- Born: Ana Khouri March 5, 1981 (age 44)
- Occupation: Jewellery designer
- Website: anakhouri.com

= Ana Khouri =

Jewellery designer (born 1981)

Ana Khouri (born March 5, 1981) is a New York-based jewelry designer.

Khouri works with gemstones, 18K gold, or platinum. Her range includes ear cuffs. Rather than release of seasonal collections, Khouri focuses on limited editions.

==Early life and education==
Ana Khouri was born in 1981 in São Paulo, Brazil and grew up in Londrina. Her father is an engineer.

She studied sculpture at art school and holds a degree in Fine Arts at FAAP. Khouri studied gemology at the Gemological Institute of America and also studied at the Parsons School of Design in New York. Additionally, Khouri completed a course in jewelry design from London's Central Saint Martins, and has studied under Hermès.

==Career==
Khouri has been sculpting and working on individual special projects since 2002.

She moved to New York in 2012.

Her namesake collection was launched in the US in 2013.

As of 2014, Ana Khouri presents installations once a year during Paris Haute Couture at the Musée des Arts Décoratifs. These presentations center on a single concept that informs the designs, displays, and settings of the collection.

She held her first solo exhibition at Phillips Auction House, New York, in September 2018. It was a four-day exhibition followed by Khouri's second four-day exhibition at the London-based Phillips Auction House in September 2019, showcasing the artist's jewelry and sculptural works.

In 2019, Khouri held a jewelry exhibition at the Musée des Arts Décoratifs, Paris.

Khouri is a member of CFDA and the second contemporary jeweler to garner distinction at Phillips.

===Collaborations===
Khouri has worked in collaboration with fashion designer Narciso Rodriguez, contributing pieces to complement his Spring/Summer '16 collection and again for Fall/Winter '16. Ana partnered with Dover Street Market in New York for the release of her 2015 and 2016 pieces, and again in 2017 for the release of her first Haute Joaillerie installation in London. In 2016, the designer launched a bridal collection with Barneys New York. In 2018, Khouri was hosted by Phillips for a selling exhibition titled Jewels Now dedicated to the work of the visionary jewelry designer. The subsequent year, in 2019, Phillips London headed "Ana Khouri: Jewels as Art," the first show of its kind held in London, which showcased the full retrospective of the designer's work.
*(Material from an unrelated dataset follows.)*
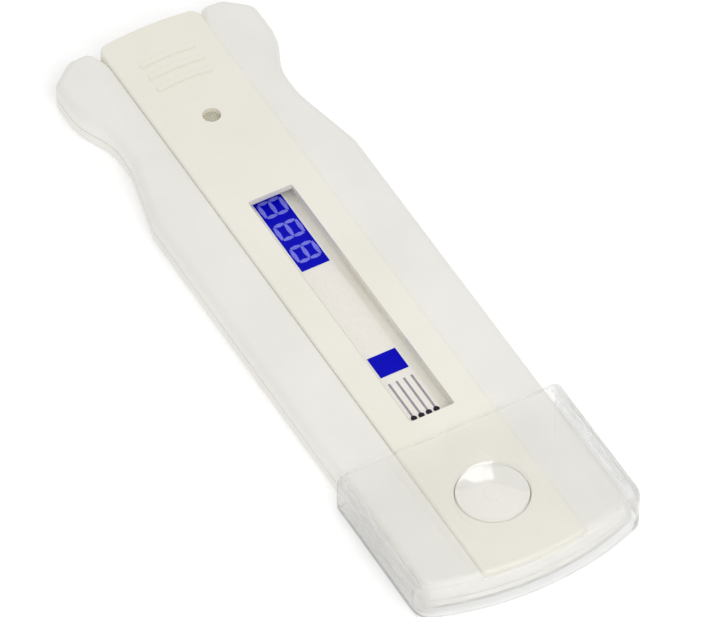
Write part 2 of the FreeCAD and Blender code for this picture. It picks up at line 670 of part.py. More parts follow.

In 2019, Ana Khouri introduced a special collaboration with The Row, the only contemporary jewelry designer carried there.

=== Philanthropy ===
Spearheaded by Khouri in 2014, Projeto Ovo is a Brazilian non-profit that donates 100% of all sales proceeds to 75 NGOs.

During the COVID-19 pandemic, Khouri created several pieces, including a sapphire ring and a pair of diamond earrings, and donated 100% of their proceeds to Doctors Without Borders and the CFDA Vogue Fashion Fund, respectively.

Khouri has pledged donations to Black Lives Matter, Hetrick-Martin Institute, and Campaign Zero.

=== Media attention ===
Her V-shaped gold Wave Tiara gained her international attention when it became a favorite of Madonna. Later, Jennifer Lawrence wore Khouri's ear cuffs to the premiere of Hunger Games: Catching Fire.

== Awards and recognitions ==
Khouri is the winner of the 2017 ANDAM Accessory Award.

In 2019, she was nominated for the jewelry Design category at the GEM Awards 2020.